Apache Phoenix is an open source, massively parallel, relational database engine supporting OLTP for Hadoop using Apache HBase as its backing store. Phoenix provides a JDBC driver that hides the intricacies of the NoSQL store enabling users to create, delete, and alter SQL tables, views, indexes, and sequences; insert and delete rows singly and in bulk; and query data through SQL. Phoenix compiles queries and other statements into native NoSQL store APIs rather than using MapReduce enabling the building of low latency applications on top of NoSQL stores.
oneAPI Data Analytics Library, is a library of optimized algorithmic building blocks for data analysis stages most commonly associated with solving Big Data problems.
Presto is a distributed query engine for big data using the SQL query language. Its architecture allows users to query data sources such as Hadoop, Cassandra, Kafka, AWS S3, Alluxio, MySQL, MongoDB and Teradata, and allows use of multiple data sources within a query. Presto is community-driven open-source software released under the Apache License.
Apache Apex is a YARN-native platform that unifies stream and batch processing. It processes big data-in-motion in a way that is scalable, performant, fault-tolerant, stateful, secure, distributed, and easily operable.
Apache Parquet is a free and open-source column-oriented data storage format in the Apache Hadoop ecosystem. It is similar to RCFile and ORC, the other columnar-storage file formats in Hadoop, and is compatible with most of the data processing frameworks around Hadoop. It provides efficient data compression and encoding schemes with enhanced performance to handle complex data in bulk.

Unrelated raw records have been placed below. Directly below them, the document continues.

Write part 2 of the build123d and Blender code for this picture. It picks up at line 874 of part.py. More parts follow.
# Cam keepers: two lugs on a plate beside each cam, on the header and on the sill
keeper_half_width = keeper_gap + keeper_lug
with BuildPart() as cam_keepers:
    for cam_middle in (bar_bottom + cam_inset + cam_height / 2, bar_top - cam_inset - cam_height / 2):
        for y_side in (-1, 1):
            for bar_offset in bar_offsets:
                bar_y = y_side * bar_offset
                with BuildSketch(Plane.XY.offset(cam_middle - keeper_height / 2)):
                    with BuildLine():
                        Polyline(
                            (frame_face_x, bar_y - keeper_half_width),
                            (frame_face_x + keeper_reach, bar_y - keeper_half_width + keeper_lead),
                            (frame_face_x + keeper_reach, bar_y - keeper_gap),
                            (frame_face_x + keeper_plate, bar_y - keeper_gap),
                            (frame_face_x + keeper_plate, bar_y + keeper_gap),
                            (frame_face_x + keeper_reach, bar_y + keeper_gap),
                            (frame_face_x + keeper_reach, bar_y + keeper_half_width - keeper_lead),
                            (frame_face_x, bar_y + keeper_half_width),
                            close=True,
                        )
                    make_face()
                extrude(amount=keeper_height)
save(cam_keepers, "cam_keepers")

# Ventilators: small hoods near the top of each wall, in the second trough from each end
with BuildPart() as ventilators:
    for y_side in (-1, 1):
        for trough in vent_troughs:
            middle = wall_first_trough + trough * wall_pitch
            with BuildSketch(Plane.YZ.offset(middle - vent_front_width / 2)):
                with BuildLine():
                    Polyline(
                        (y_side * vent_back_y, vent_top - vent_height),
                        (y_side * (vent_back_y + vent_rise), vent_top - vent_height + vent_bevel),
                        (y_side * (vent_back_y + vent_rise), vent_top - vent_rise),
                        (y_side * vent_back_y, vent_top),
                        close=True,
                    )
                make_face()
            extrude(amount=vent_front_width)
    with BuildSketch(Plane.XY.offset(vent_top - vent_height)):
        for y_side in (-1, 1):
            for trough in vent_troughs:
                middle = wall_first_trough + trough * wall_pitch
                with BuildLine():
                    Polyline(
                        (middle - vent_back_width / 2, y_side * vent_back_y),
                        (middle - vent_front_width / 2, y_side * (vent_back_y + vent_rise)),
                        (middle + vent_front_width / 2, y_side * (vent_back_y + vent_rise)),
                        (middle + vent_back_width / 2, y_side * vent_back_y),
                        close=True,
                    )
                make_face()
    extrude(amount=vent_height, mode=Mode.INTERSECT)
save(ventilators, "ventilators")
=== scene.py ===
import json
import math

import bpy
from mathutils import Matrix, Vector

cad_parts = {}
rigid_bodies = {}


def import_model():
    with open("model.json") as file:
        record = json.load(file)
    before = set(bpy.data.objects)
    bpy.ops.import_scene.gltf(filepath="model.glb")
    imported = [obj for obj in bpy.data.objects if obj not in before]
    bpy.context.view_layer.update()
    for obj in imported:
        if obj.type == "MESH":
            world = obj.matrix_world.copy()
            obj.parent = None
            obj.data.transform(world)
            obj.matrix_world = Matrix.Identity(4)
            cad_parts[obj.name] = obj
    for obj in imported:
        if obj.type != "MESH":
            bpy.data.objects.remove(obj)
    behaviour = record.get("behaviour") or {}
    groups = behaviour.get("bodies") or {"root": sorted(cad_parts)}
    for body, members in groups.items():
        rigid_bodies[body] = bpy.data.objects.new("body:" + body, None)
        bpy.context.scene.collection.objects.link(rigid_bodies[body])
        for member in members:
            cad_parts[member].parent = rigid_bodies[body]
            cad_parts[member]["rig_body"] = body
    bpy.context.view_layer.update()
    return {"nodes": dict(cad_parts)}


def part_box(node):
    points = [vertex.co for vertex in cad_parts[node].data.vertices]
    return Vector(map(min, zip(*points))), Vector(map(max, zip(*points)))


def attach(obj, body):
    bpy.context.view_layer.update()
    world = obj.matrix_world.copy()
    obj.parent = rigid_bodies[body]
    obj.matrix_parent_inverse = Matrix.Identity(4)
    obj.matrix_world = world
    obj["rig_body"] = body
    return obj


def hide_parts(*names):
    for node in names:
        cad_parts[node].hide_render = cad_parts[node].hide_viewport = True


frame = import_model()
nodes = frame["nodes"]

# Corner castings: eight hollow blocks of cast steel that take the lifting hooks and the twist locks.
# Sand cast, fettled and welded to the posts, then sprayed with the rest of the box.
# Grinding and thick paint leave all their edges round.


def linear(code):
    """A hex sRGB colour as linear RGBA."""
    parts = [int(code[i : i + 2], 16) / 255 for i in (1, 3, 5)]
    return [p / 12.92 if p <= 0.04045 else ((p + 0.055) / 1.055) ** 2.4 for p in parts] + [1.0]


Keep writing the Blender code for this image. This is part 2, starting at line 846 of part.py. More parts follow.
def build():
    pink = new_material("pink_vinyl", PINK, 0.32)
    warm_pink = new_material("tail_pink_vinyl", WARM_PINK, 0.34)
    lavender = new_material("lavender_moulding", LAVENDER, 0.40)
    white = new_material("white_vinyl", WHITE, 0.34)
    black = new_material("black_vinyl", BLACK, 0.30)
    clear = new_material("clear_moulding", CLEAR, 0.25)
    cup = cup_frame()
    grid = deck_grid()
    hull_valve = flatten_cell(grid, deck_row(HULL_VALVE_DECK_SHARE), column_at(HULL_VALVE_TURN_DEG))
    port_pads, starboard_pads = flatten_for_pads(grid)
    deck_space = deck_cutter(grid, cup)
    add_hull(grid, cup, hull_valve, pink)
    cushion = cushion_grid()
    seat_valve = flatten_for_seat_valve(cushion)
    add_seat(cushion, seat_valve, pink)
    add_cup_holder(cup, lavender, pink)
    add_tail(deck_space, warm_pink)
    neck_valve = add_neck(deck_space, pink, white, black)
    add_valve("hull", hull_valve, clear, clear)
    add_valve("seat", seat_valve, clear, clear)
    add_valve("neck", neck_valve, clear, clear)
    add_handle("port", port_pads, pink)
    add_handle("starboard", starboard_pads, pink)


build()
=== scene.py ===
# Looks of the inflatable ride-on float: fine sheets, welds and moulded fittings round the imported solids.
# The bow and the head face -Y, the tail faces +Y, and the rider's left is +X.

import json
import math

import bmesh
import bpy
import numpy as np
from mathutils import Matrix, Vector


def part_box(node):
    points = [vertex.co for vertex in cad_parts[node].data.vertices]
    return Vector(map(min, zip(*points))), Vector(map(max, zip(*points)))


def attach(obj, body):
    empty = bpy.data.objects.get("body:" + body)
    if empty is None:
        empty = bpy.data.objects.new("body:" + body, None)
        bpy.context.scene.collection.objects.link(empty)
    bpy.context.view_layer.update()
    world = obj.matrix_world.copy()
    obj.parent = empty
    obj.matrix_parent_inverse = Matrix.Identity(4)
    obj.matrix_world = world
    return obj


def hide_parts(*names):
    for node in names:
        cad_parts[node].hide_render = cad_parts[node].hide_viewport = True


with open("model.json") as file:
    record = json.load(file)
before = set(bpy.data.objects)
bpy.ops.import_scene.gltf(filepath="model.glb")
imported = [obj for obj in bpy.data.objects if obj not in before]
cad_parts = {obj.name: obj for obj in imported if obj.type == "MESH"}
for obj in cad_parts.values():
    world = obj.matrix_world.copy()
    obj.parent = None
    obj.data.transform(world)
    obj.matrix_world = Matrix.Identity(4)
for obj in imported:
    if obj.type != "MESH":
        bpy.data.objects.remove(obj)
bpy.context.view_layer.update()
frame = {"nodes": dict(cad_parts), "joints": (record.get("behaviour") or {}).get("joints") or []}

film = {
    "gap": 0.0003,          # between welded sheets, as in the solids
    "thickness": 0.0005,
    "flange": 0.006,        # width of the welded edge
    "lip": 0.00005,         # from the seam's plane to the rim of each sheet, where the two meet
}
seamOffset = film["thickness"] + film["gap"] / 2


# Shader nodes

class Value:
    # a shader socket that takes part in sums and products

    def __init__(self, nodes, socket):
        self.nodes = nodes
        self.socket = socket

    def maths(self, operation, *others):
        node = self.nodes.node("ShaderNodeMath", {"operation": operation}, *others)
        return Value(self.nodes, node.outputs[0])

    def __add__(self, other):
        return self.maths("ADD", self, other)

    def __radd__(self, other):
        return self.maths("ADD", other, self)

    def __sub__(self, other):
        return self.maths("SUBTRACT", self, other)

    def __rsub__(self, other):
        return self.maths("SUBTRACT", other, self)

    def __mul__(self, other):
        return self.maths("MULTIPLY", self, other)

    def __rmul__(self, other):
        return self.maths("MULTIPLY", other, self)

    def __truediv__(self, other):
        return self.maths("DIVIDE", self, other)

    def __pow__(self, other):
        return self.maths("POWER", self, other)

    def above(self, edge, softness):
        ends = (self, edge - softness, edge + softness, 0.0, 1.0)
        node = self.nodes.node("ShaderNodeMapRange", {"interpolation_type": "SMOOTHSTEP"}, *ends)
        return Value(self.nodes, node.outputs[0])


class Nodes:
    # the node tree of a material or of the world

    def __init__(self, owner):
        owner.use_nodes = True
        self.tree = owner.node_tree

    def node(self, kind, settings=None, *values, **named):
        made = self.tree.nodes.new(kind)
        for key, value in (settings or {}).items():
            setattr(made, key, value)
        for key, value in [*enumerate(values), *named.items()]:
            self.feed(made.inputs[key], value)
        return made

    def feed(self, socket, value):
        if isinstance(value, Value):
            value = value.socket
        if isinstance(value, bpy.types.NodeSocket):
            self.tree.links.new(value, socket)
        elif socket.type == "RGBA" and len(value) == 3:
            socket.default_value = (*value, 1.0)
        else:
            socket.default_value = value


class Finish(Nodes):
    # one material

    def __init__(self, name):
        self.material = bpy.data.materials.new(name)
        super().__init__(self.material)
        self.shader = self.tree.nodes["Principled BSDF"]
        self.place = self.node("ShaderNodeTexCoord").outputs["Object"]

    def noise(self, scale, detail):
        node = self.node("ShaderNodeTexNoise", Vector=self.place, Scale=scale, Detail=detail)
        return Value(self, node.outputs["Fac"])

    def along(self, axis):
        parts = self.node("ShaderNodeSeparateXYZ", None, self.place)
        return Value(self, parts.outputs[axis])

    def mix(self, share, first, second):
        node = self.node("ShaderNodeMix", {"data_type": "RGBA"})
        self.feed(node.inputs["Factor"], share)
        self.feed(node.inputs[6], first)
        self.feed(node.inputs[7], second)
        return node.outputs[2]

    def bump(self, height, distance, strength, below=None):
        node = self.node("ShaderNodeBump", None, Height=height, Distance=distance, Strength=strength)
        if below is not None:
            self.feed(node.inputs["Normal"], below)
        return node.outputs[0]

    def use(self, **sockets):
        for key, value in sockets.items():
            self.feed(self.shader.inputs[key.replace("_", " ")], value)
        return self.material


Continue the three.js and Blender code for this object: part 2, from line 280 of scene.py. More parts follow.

Alluxio is an open-source virtual distributed file system (VDFS). Initially as research project "Tachyon", Alluxio was created at the University of California, Berkeley's AMPLab as Haoyuan Li's Ph.D. Thesis, advised by Professor Scott Shenker & Professor Ion Stoica. Alluxio sits between computation and storage in the big data analytics stack. It provides a data abstraction layer for computation frameworks, enabling applications to connect to numerous storage systems through a common interface. The software is published under the Apache License.